Wherever it ends up, this sludge will need to be processed. The proposed changes will make it increasingly necessary to transport dewatered sludge over long distances, for example to a thermal processing energy plant.
However, a long pipeline does not have to be a barrier to efficient sludge transfer. The SEEPEX Smart Air Injection (SAI) combines the advantages of two conveying technologies to transport dewatered sludge with high dry solids content over long distances in an energy-efficient manner.
Dewatered sludge – or other highly viscous media – is introduced into the pipeline using a progressive cavity pump, forming compacted material that is split into ‘plugs’ and pushed down pipelines of up to 1,000 metres using compressed air.

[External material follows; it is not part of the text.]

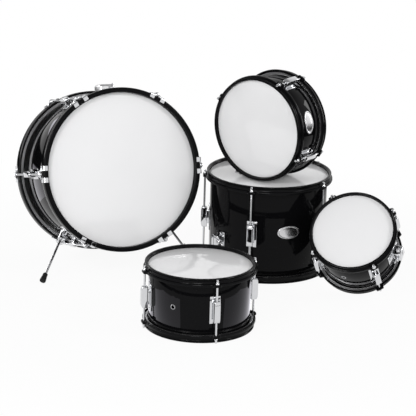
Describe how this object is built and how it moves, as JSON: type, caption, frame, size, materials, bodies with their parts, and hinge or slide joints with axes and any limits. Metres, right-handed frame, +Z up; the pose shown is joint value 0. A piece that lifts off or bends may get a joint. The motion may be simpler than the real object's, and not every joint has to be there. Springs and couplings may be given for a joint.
{
  "type": "drum kit",
  "caption": "Compact drum kit as unpacked: tilted bass drum on spurs, floor tom, two small toms and a shallow front drum.",
  "frame": {"origin": "middle of the whole arrangement, on the floor it stands on", "axes": "+Z up, -Y towards the viewer of the picture, +X to that viewer's right"},
  "size_m": [1.0462, 0.8698, 0.541],
  "materials": {
    "black_lacquer": "high-gloss black lacquer",
    "black_hoop": "gloss black",
    "black_wood_hoop": "gloss black",
    "head_film": "coated white film",
    "chrome": "polished",
    "black_rubber": "matte"
  },
  "bodies": {
    "bass": {"bass_shell": "black_lacquer", "bass_front_head": "head_film", "bass_rear_head": "head_film", "bass_front_hoop": "black_wood_hoop", "bass_rear_hoop": "black_wood_hoop", "bass_lug_1": "chrome", "bass_lug_2": "chrome", "bass_lug_3": "chrome", "bass_lug_4": "chrome", "bass_lug_5": "chrome", "bass_lug_6": "chrome"},
    "floor_tom": {"floor_tom_shell": "black_lacquer", "floor_tom_batter_head": "head_film", "floor_tom_bottom_head": "head_film", "floor_tom_top_hoop": "black_hoop", "floor_tom_bottom_hoop": "black_hoop", "floor_tom_lug_1": "chrome", "floor_tom_lug_2": "chrome", "floor_tom_lug_3": "chrome", "floor_tom_lug_4": "chrome", "floor_tom_lug_5": "chrome"},
    "front_drum": {"front_drum_shell": "black_lacquer", "front_drum_batter_head": "head_film", "front_drum_bottom_head": "head_film", "front_drum_top_hoop": "black_hoop", "front_drum_bottom_hoop": "black_hoop", "front_drum_lug_1": "chrome", "front_drum_lug_2": "chrome", "front_drum_lug_3": "chrome", "front_drum_lug_4": "chrome"},
    "top_tom": {"top_tom_shell": "black_lacquer", "top_tom_batter_head": "head_film", "top_tom_bottom_head": "head_film", "top_tom_top_hoop": "black_hoop", "top_tom_bottom_hoop": "black_hoop", "top_tom_lug_1": "chrome", "top_tom_lug_2": "chrome", "top_tom_lug_3": "chrome", "top_tom_lug_4": "chrome"},
    "side_tom": {"side_tom_shell": "black_lacquer", "side_tom_batter_head": "head_film", "side_tom_bottom_head": "head_film", "side_tom_top_hoop": "black_hoop", "side_tom_bottom_hoop": "black_hoop", "side_tom_lug_1": "chrome", "side_tom_lug_2": "chrome", "side_tom_lug_3": "chrome", "side_tom_lug_4": "chrome"},
    "spur_left": {"bass_spur_rod_left": "chrome", "bass_spur_foot_left": "black_rubber"},
    "spur_right": {"bass_spur_rod_right": "chrome", "bass_spur_foot_right": "black_rubber"},
    "bass_spur_wing_screw_left": {"bass_spur_wing_screw_left": "chrome"},
    "bass_spur_wing_screw_right": {"bass_spur_wing_screw_right": "chrome"},
    "bass_holder_wing_screw": {"bass_holder_wing_screw": "chrome"},
    "floor_tom_wing_screw_1": {"floor_tom_wing_screw_1": "chrome"},
    "floor_tom_wing_screw_2": {"floor_tom_wing_screw_2": "chrome"},
    "floor_tom_wing_screw_3": {"floor_tom_wing_screw_3": "chrome"},
    "top_tom_wing_screw": {"top_tom_wing_screw": "chrome"},
    "side_tom_wing_screw": {"side_tom_wing_screw": "chrome"}
  },
  "joints": [
    {"name": "bass_slide", "type": "slide", "parent": "floor_tom", "child": "bass", "axis": [-1, 0, 0], "range_m": [0, 0.3]},
    {"name": "front_drum_slide", "type": "slide", "parent": "floor_tom", "child": "front_drum", "axis": [0, -1, 0], "range_m": [0, 0.3]},
    {"name": "top_tom_lift", "type": "slide", "parent": "floor_tom", "child": "top_tom", "axis": [0, 0, 1], "range_m": [0, 0.3]},
    {"name": "side_tom_slide", "type": "slide", "parent": "floor_tom", "child": "side_tom", "axis": [0.8241, -0.5664, 0], "range_m": [0, 0.3]},
    {"name": "spur_left_slide", "type": "slide", "parent": "bass", "child": "spur_left", "axis": [-0.2749, -0.7662, -0.5809], "range_m": [-0.06, 0.02]},
    {"name": "spur_right_slide", "type": "slide", "parent": "bass", "child": "spur_right", "axis": [0.6077, -0.4546, -0.6512], "range_m": [-0.06, 0.02]},
    {"name": "bass_spur_wing_screw_left_turn", "type": "hinge", "parent": "bass", "child": "bass_spur_wing_screw_left", "pos_m": [-0.37489, 0.09893, 0.08974], "axis": [0.3158, 0.4987, -0.8072], "continuous": true},
    {"name": "bass_spur_wing_screw_right_turn", "type": "hinge", "parent": "bass", "child": "bass_spur_wing_screw_right", "pos_m": [-0.10313, 0.2086, 0.09017], "axis": [-0.5051, 0.4116, -0.7586], "continuous": true},
    {"name": "bass_holder_wing_screw_turn", "type": "hinge", "parent": "bass", "child": "bass_holder_wing_screw", "pos_m": [-0.25986, 0.2553, 0.46533], "axis": [0.3542, -0.8946, 0.2723], "continuous": true},
    {"name": "floor_tom_wing_screw_1_turn", "type": "hinge", "parent": "floor_tom", "child": "floor_tom_wing_screw_1", "pos_m": [0.0401, 0.07448, 0.098], "axis": [0.6088, -0.7934, 0], "continuous": true},
    {"name": "floor_tom_wing_screw_2_turn", "type": "hinge", "parent": "floor_tom", "child": "floor_tom_wing_screw_2", "pos_m": [0.33537, 0.13397, 0.098], "axis": [0.3827, 0.9239, 0], "continuous": true},
    {"name": "floor_tom_wing_screw_3_turn", "type": "hinge", "parent": "floor_tom", "child": "floor_tom_wing_screw_3", "pos_m": [0.13621, 0.35994, 0.098], "axis": [-0.9914, -0.1305, 0], "continuous": true},
    {"name": "top_tom_wing_screw_turn", "type": "hinge", "parent": "top_tom", "child": "top_tom_wing_screw", "pos_m": [0.05552, 0.24252, 0.36493], "axis": [-0.2669, 0.2004, 0.9426], "continuous": true},
    {"name": "side_tom_wing_screw_turn", "type": "hinge", "parent": "side_tom", "child": "side_tom_wing_screw", "pos_m": [0.50347, -0.06528, 0.1127], "axis": [-0.3036, -0.6224, -0.7214], "continuous": true}
  ]
}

The future of sludge transfer
This alternative to conventional means of handling dewatered sludge has already been installed at a number of plants throughout Europe, and has generated a rapid return on investment. It is an interesting option for the UK’s sludge treatment centres, as not only can the SAI transfer dewatered sludge over distances of up to 1,000 metres but it is also economical because the total investment and running costs are comparatively low.

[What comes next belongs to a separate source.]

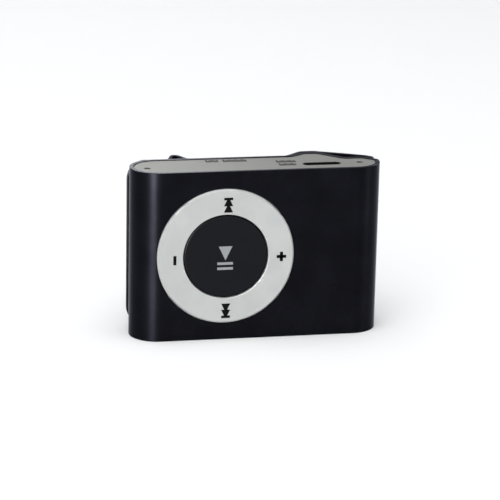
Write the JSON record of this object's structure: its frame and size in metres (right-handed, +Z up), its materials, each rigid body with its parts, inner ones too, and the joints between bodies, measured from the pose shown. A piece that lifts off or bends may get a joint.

SAI is being integrated into one of the UK’s largest water companies later this year, as an energy-efficient, high-performance alternative to conventional sludge-handling systems. The customised pumping solution is being engineered to fulfil the plant’s specific requirements and to be configured at the location for optimum energy consumption.
Out with the old
Until now, long-distance transfer of dewatered sludge has been carried out by belt and screw conveyors and bucket elevators, which require a lot of maintenance, often made costly by the need for working at heights if silos are filled.

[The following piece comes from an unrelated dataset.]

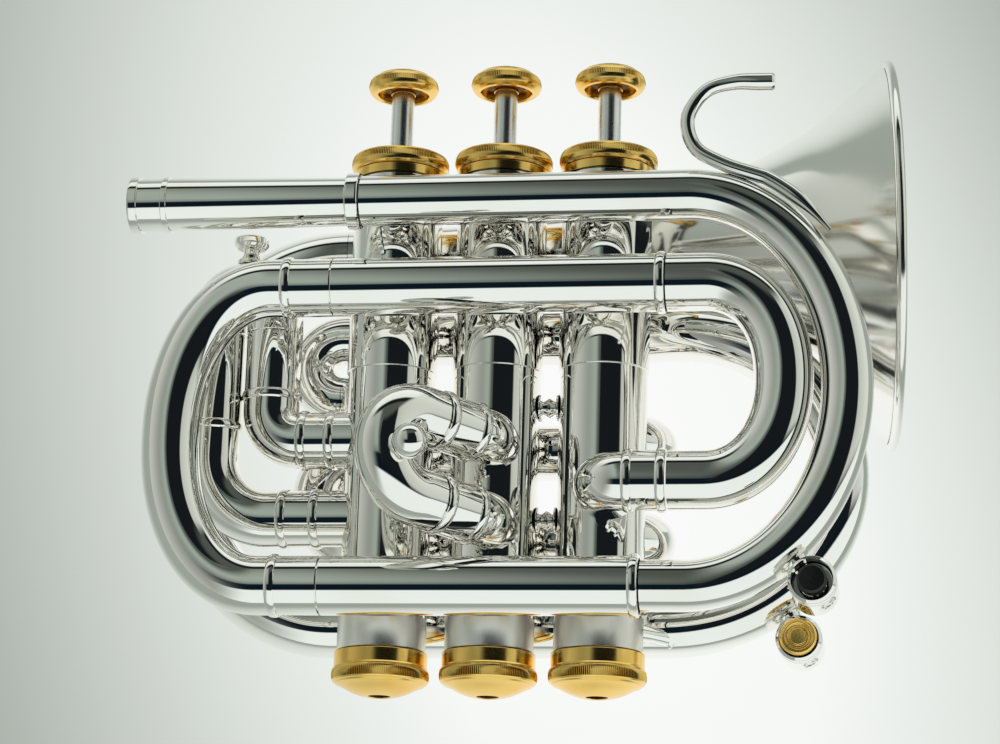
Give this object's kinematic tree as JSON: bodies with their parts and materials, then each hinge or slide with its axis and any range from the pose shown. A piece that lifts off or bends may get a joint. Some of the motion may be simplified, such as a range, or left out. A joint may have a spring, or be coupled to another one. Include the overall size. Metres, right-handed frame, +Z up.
{
  "type": "pocket trumpet",
  "caption": "Compact coiled silver trumpet with gold trim: pressing valves, sliding tuning bow and crooks, push water keys, finger hook and flared bell.",
  "frame": {"origin": "on the table, under the middle of the box round the horn as it lies at rest on the bell side", "axes": "+X from the mouthpiece end towards the bell, +Y towards the finger buttons, both tipped a little by the rest pose, and +Z up from the table towards the leadpipe side"},
  "size_m": [0.1936, 0.1608, 0.0952],
  "materials": {
    "silver_plate": "polished silver plate",
    "gold_trim": "polished gold plate, knurled rims",
    "steel": "polished steel",
    "valve_brass": "ground valve metal",
    "felt": "felt ring",
    "rubber": "satin black"
  },
  "bodies": {
    "body": {"mouthpiece_receiver": "silver_plate", "leadpipe": "silver_plate", "upper_slide_sleeve": "silver_plate", "lower_slide_sleeve": "silver_plate", "entry_bow": "silver_plate", "entry_elbow": "silver_plate", "first_slide_sleeve_inner": "silver_plate", "first_slide_sleeve_outer": "silver_plate", "second_slide_sleeve_upper": "silver_plate", "second_slide_sleeve_lower": "silver_plate", "third_slide_sleeve_upper": "silver_plate", "third_slide_sleeve_lower": "silver_plate", "bell": "silver_plate", "bell_tail": "silver_plate", "tail_elbow": "silver_plate", "casing_brace_12_upper": "silver_plate", "casing_brace_12_lower": "silver_plate", "casing_brace_23_upper": "silver_plate", "casing_brace_23_lower": "silver_plate", "leadpipe_brace": "silver_plate", "bell_brace": "silver_plate", "finger_hook": "silver_plate", "water_key_body_front": "silver_plate", "water_key_body_back": "silver_plate", "valve_casing_1": "silver_plate", "top_cap_1": "gold_trim", "bottom_cap_1": "gold_trim", "valve_guide_1": "valve_brass", "valve_spring_1": "steel", "valve_casing_2": "silver_plate", "top_cap_2": "gold_trim", "bottom_cap_2": "gold_trim", "valve_guide_2": "valve_brass", "valve_spring_2": "steel", "valve_casing_3": "silver_plate", "top_cap_3": "gold_trim", "bottom_cap_3": "gold_trim", "valve_guide_3": "valve_brass", "valve_spring_3": "steel"},
    "tuning_slide": {"tuning_slide_bow": "silver_plate", "tuning_leg_upper": "silver_plate", "tuning_leg_lower": "silver_plate"},
    "first_slide": {"first_slide_crook": "silver_plate"},
    "second_slide": {"second_slide_crook": "silver_plate"},
    "third_slide": {"third_slide_crook": "silver_plate"},
    "water_key_front": {"water_key_plunger_front": "rubber"},
    "water_key_back": {"water_key_plunger_back": "gold_trim"},
    "valve_1": {"piston_1": "valve_brass", "valve_stem_1": "steel", "finger_button_1": "gold_trim", "button_felt_1": "felt"},
    "valve_2": {"piston_2": "valve_brass", "valve_stem_2": "steel", "finger_button_2": "gold_trim", "button_felt_2": "felt"},
    "valve_3": {"piston_3": "valve_brass", "valve_stem_3": "steel", "finger_button_3": "gold_trim", "button_felt_3": "felt"}
  },
  "joints": [
    {"name": "valve_1_press", "type": "slide", "parent": "body", "child": "valve_1", "axis": [0, -0.9945, -0.1044], "range_m": [0, 0.015], "stiffness_N_per_m": 130, "springref_m": -0.016, "deforming": ["valve_spring_1"]},
    {"name": "valve_2_press", "type": "slide", "parent": "body", "child": "valve_2", "axis": [0, -0.9945, -0.1044], "range_m": [0, 0.015], "stiffness_N_per_m": 130, "springref_m": -0.016, "deforming": ["valve_spring_2"]},
    {"name": "valve_3_press", "type": "slide", "parent": "body", "child": "valve_3", "axis": [0, -0.9945, -0.1044], "range_m": [0, 0.015], "stiffness_N_per_m": 130, "springref_m": -0.016, "deforming": ["valve_spring_3"]},
    {"name": "tuning_slide_pull", "type": "slide", "parent": "body", "child": "tuning_slide", "axis": [-0.9635, 0.0279, -0.2661], "range_m": [0, 0.03]},
    {"name": "first_slide_pull", "type": "slide", "parent": "body", "child": "first_slide", "axis": [0, 0.9945, 0.1044], "range_m": [0, 0.012]},
    {"name": "second_slide_pull", "type": "slide", "parent": "body", "child": "second_slide", "axis": [-0.901, 0.0756, 0.4271], "range_m": [0, 0.0075]},
    {"name": "third_slide_pull", "type": "slide", "parent": "body", "child": "third_slide", "axis": [-0.9635, 0.0279, -0.2661], "range_m": [0, 0.015]},
    {"name": "water_key_front_press", "type": "slide", "parent": "body", "child": "water_key_front", "axis": [0.2676, 0.1006, -0.9583], "range_m": [0, 0.002], "stiffness_N_per_m": 500, "springref_m": -0.002},
    {"name": "water_key_back_press", "type": "slide", "parent": "body", "child": "water_key_back", "axis": [0.2676, 0.1006, -0.9583], "range_m": [0, 0.002], "stiffness_N_per_m": 500, "springref_m": -0.002}
  ]
}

In addition, these systems are frequently open to the environment, which can result in unpleasant odours and rehydration by rainwater, and complications on vertical or inclined transportation. As an alternative, closed piping can be used in conjunction with multi-stage progressive cavity (PC) pumps and piston pumps, which are suitable for highly viscous media and high pressures.
However, because of the high discharge pressures, these require comparatively high investment costs for higher pressure-rated pipework and valves (in some cases more than 100 bar). Piston pumps in particular also require significant maintenance (incurring downtime), may suffer from hydraulic oil leaks and have relatively high drive power and energy consumption.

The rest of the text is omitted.